- **What you should do**: Write out each line exactly as it stands, please.

- **Source excerpt**:
+ + + + +

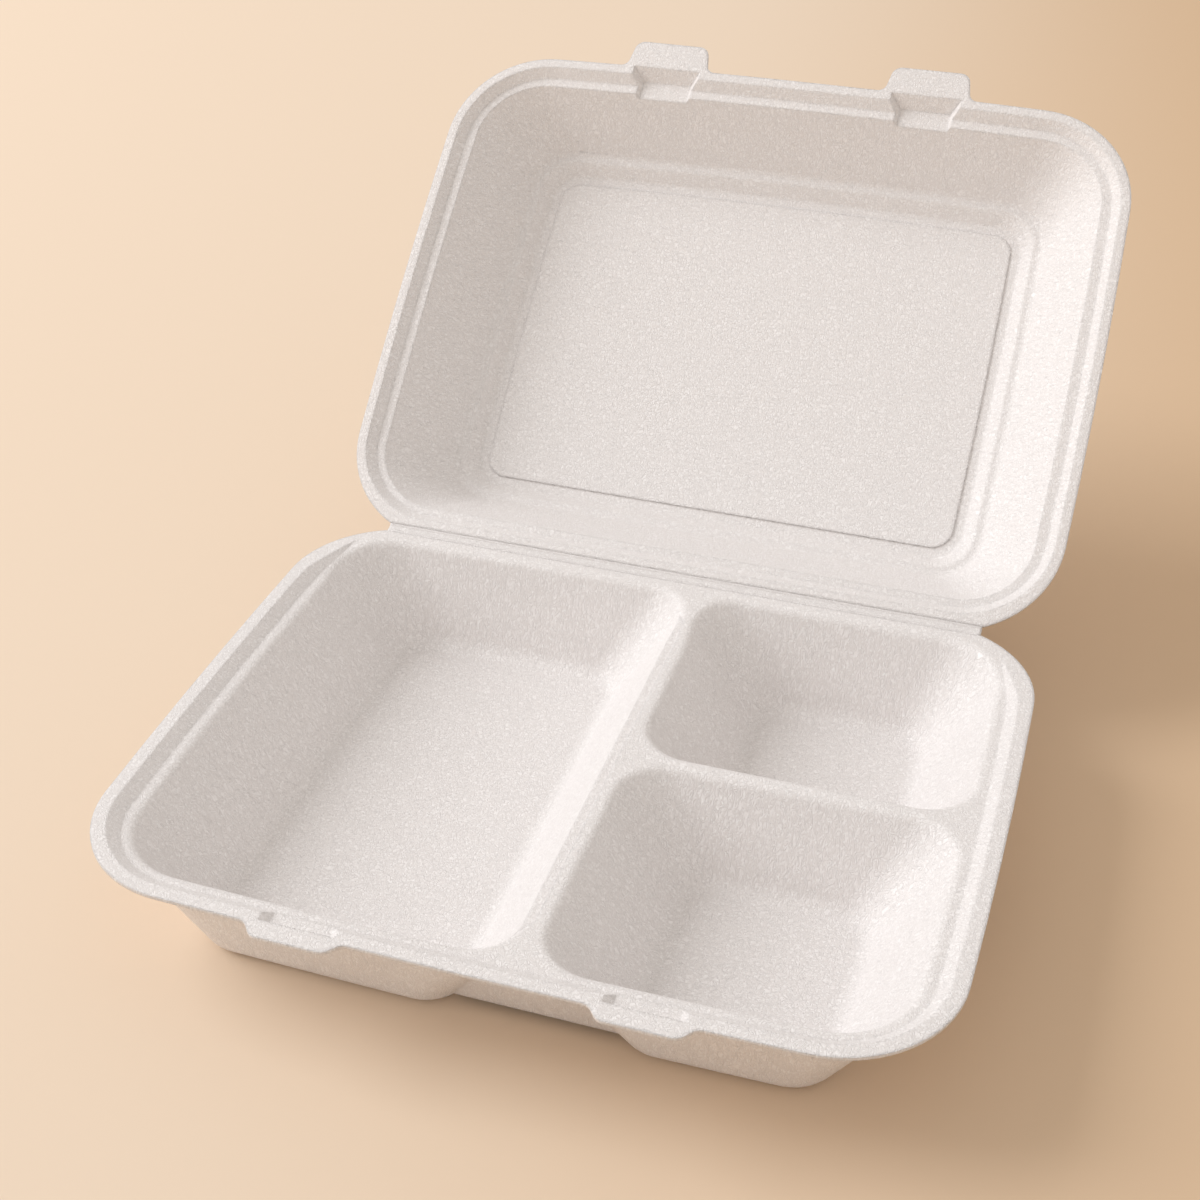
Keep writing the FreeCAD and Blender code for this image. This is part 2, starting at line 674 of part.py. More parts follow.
def lid_wall_loft(body, name, wall, start, cut):
    """The lid's sloping wall, up to the ledge round its panel."""
    profiles = []
    for end, depth, front_corner, rear_corner in (
        ("Foot", start, f"Sizes.corner_radius - {LID_RIM} + {wall}",
         f"Sizes.corner_radius - Sizes.rear_corner_overrun - {LID_REAR} + {wall}"),
        ("Top", f"Sizes.lid_ledge_depth + {wall}", f"Sizes.lid_ledge_corner + {wall}",
         f"Sizes.lid_ledge_corner + {wall}"),
    ):
        rise = f"{depth} - Sizes.lid_step"
        side = sloped(LID_RIM, LID_SIDE_SLOPE, rise, wall)
        end_inset = sloped(LID_RIM, LID_END_SLOPE, rise, wall)
        rear = sloped(LID_REAR, LID_END_SLOPE, rise, wall)
        profiles.append(lid_outline(body, name + end, depth, side, end_inset, rear, front_corner, rear_corner))
    return loft(body, name, profiles, cut)


WALL_RISE = "(Sizes.lid_ledge_depth - Sizes.lid_step)"
LEDGE_SIDE = f"({LID_RIM} + {LID_SIDE_SLOPE} * {WALL_RISE} + Sizes.lid_ledge)"
LEDGE_END = f"({LID_RIM} + {LID_END_SLOPE} * {WALL_RISE} + Sizes.lid_ledge)"
LEDGE_REAR = f"({LID_REAR} + {LID_END_SLOPE} * {WALL_RISE} + Sizes.lid_ledge)"


def lid_ring_loft(body, name, wall, cut):
    """The second, small step between the ledge and the panel."""
    profiles = []
    for end, depth, corner in (
        ("Foot", "Sizes.lid_ledge_depth", f"Sizes.lid_ledge_corner - Sizes.lid_ledge + {wall}"),
        ("Top", f"{PANEL_DEPTH} + {wall}", f"(Sizes.lid_panel_corner + Sizes.lid_moat) + {wall}"),
    ):
        rise = f"{depth} - Sizes.lid_ledge_depth"
        insets = [sloped(start, RING_SLOPE, rise, wall) for start in (LEDGE_SIDE, LEDGE_END, LEDGE_REAR)]
        profiles.append(lid_outline(body, name + end, depth, *insets, corner, corner))
    return loft(body, name, profiles, cut)


def panel_outline(body, name, depth):
    inward = "Sizes.lid_ring_run + Sizes.lid_moat"
    insets = [f"{start} + {inward}" for start in (LEDGE_SIDE, LEDGE_END, LEDGE_REAR)]
    return lid_outline(body, name, depth, *insets, "Sizes.lid_panel_corner", "Sizes.lid_panel_corner")


def pocket_loft(body, name, x, wall, start, cut):
    """The pocket behind a latch tab, with its four sides flared towards its mouth."""
    flare = "(Sizes.pocket_flare / Sizes.pocket_depth)"
    outward = f"{wall} * sqrt(1 + {flare} ^ 2)"
    profiles = []
    for end, depth in (("Mouth", start), ("Floor", f"Sizes.pocket_depth + {wall}")):
        length = f"Sizes.pocket_length - 2 * {flare} * ({depth}) + 2 * {outward}"
        front = f"Sizes.tray_depth - {flare} * ({depth}) + {outward} - Sizes.slot_margin / 4"
        width = f"Sizes.pocket_width - {flare} * ({depth}) + {outward}"
        profiles.append(rectangle(body, name + end, above(depth), x, length, front, width))
    loft(body, name, profiles, cut)


def place_at_hinge(body):
    """Put the hinge line where the middle of the open container's footprint is at Y = 0."""
    rise = "(180 - Sizes.open_angle) * 1 deg"
    thick = "(Sizes.edge_thickness + Sizes.closed_gap / 2)"
    front = "(Sizes.tray_depth + Sizes.lug_reach)"
    rear = f"(cos({rise}) * (Sizes.tray_depth + Sizes.tab_reach) + sin({rise}) * {thick})"
    body.setExpression("Placement.Base.y", f"({front} - {rear}) / 2")
    body.setExpression("Placement.Base.z", "Sizes.base_height + Sizes.closed_gap / 2")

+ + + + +

- **Task result**:
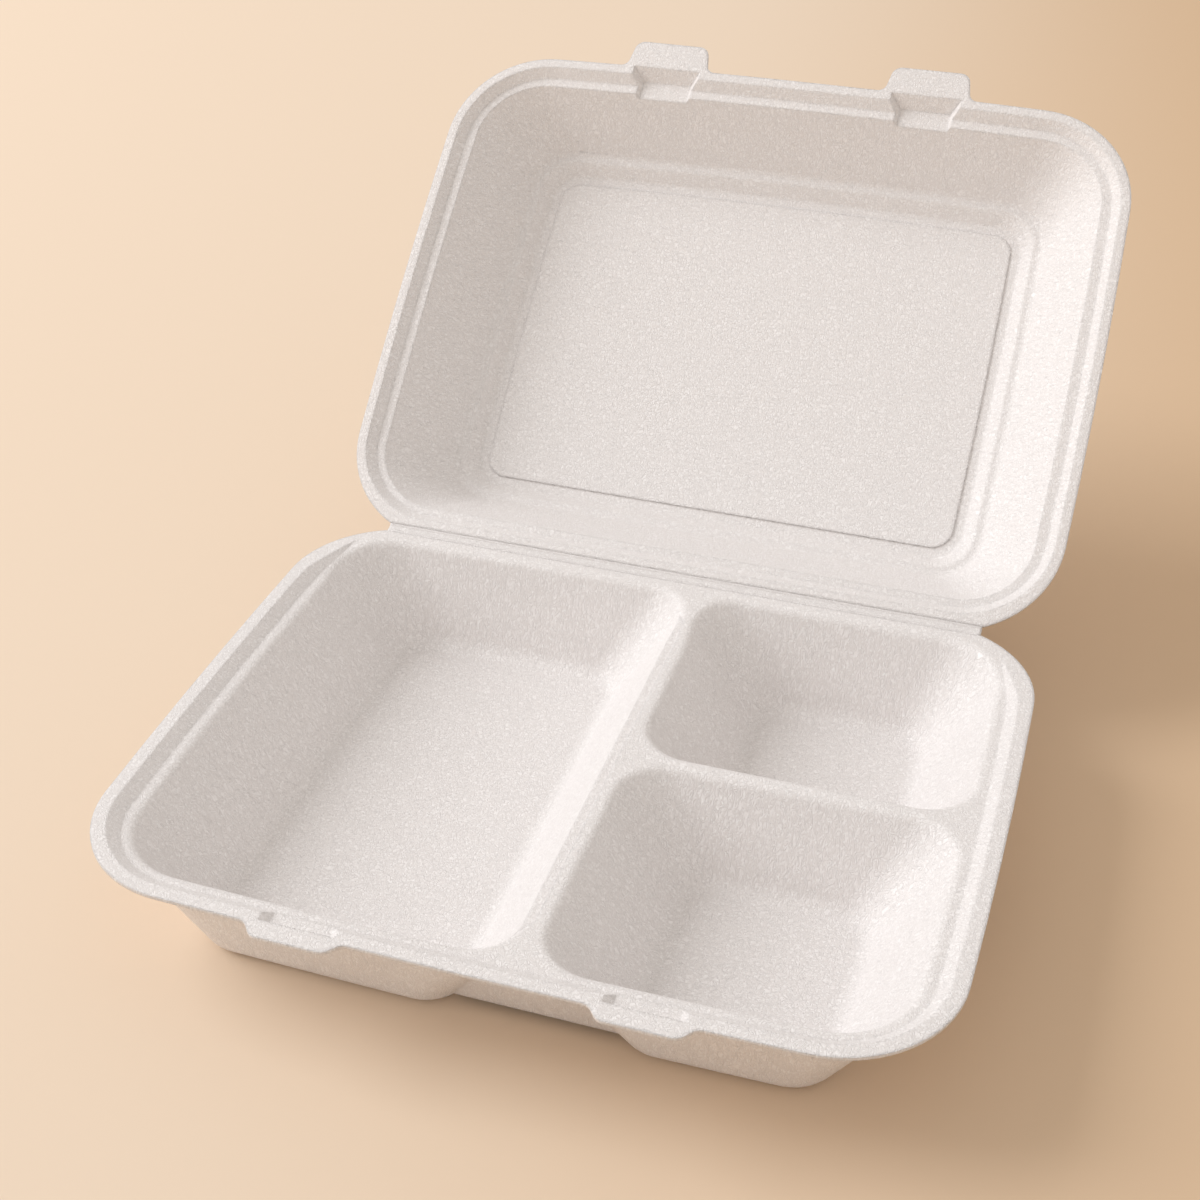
Keep writing the FreeCAD and Blender code for this image. This is part 2, starting at line 674 of part.py. More parts follow.
def lid_wall_loft(body, name, wall, start, cut):
    """The lid's sloping wall, up to the ledge round its panel."""
    profiles = []
    for end, depth, front_corner, rear_corner in (
        ("Foot", start, f"Sizes.corner_radius - {LID_RIM} + {wall}",
         f"Sizes.corner_radius - Sizes.rear_corner_overrun - {LID_REAR} + {wall}"),
        ("Top", f"Sizes.lid_ledge_depth + {wall}", f"Sizes.lid_ledge_corner + {wall}",
         f"Sizes.lid_ledge_corner + {wall}"),
    ):
        rise = f"{depth} - Sizes.lid_step"
        side = sloped(LID_RIM, LID_SIDE_SLOPE, rise, wall)
        end_inset = sloped(LID_RIM, LID_END_SLOPE, rise, wall)
        rear = sloped(LID_REAR, LID_END_SLOPE, rise, wall)
        profiles.append(lid_outline(body, name + end, depth, side, end_inset, rear, front_corner, rear_corner))
    return loft(body, name, profiles, cut)


WALL_RISE = "(Sizes.lid_ledge_depth - Sizes.lid_step)"
LEDGE_SIDE = f"({LID_RIM} + {LID_SIDE_SLOPE} * {WALL_RISE} + Sizes.lid_ledge)"
LEDGE_END = f"({LID_RIM} + {LID_END_SLOPE} * {WALL_RISE} + Sizes.lid_ledge)"
LEDGE_REAR = f"({LID_REAR} + {LID_END_SLOPE} * {WALL_RISE} + Sizes.lid_ledge)"


def lid_ring_loft(body, name, wall, cut):
    """The second, small step between the ledge and the panel."""
    profiles = []
    for end, depth, corner in (
        ("Foot", "Sizes.lid_ledge_depth", f"Sizes.lid_ledge_corner - Sizes.lid_ledge + {wall}"),
        ("Top", f"{PANEL_DEPTH} + {wall}", f"(Sizes.lid_panel_corner + Sizes.lid_moat) + {wall}"),
    ):
        rise = f"{depth} - Sizes.lid_ledge_depth"
        insets = [sloped(start, RING_SLOPE, rise, wall) for start in (LEDGE_SIDE, LEDGE_END, LEDGE_REAR)]
        profiles.append(lid_outline(body, name + end, depth, *insets, corner, corner))
    return loft(body, name, profiles, cut)


def panel_outline(body, name, depth):
    inward = "Sizes.lid_ring_run + Sizes.lid_moat"
    insets = [f"{start} + {inward}" for start in (LEDGE_SIDE, LEDGE_END, LEDGE_REAR)]
    return lid_outline(body, name, depth, *insets, "Sizes.lid_panel_corner", "Sizes.lid_panel_corner")


def pocket_loft(body, name, x, wall, start, cut):
    """The pocket behind a latch tab, with its four sides flared towards its mouth."""
    flare = "(Sizes.pocket_flare / Sizes.pocket_depth)"
    outward = f"{wall} * sqrt(1 + {flare} ^ 2)"
    profiles = []
    for end, depth in (("Mouth", start), ("Floor", f"Sizes.pocket_depth + {wall}")):
        length = f"Sizes.pocket_length - 2 * {flare} * ({depth}) + 2 * {outward}"
        front = f"Sizes.tray_depth - {flare} * ({depth}) + {outward} - Sizes.slot_margin / 4"
        width = f"Sizes.pocket_width - {flare} * ({depth}) + {outward}"
        profiles.append(rectangle(body, name + end, above(depth), x, length, front, width))
    loft(body, name, profiles, cut)


def place_at_hinge(body):
    """Put the hinge line where the middle of the open container's footprint is at Y = 0."""
    rise = "(180 - Sizes.open_angle) * 1 deg"
    thick = "(Sizes.edge_thickness + Sizes.closed_gap / 2)"
    front = "(Sizes.tray_depth + Sizes.lug_reach)"
    rear = f"(cos({rise}) * (Sizes.tray_depth + Sizes.tab_reach) + sin({rise}) * {thick})"
    body.setExpression("Placement.Base.y", f"({front} - {rear}) / 2")
    body.setExpression("Placement.Base.z", "Sizes.base_height + Sizes.closed_gap / 2")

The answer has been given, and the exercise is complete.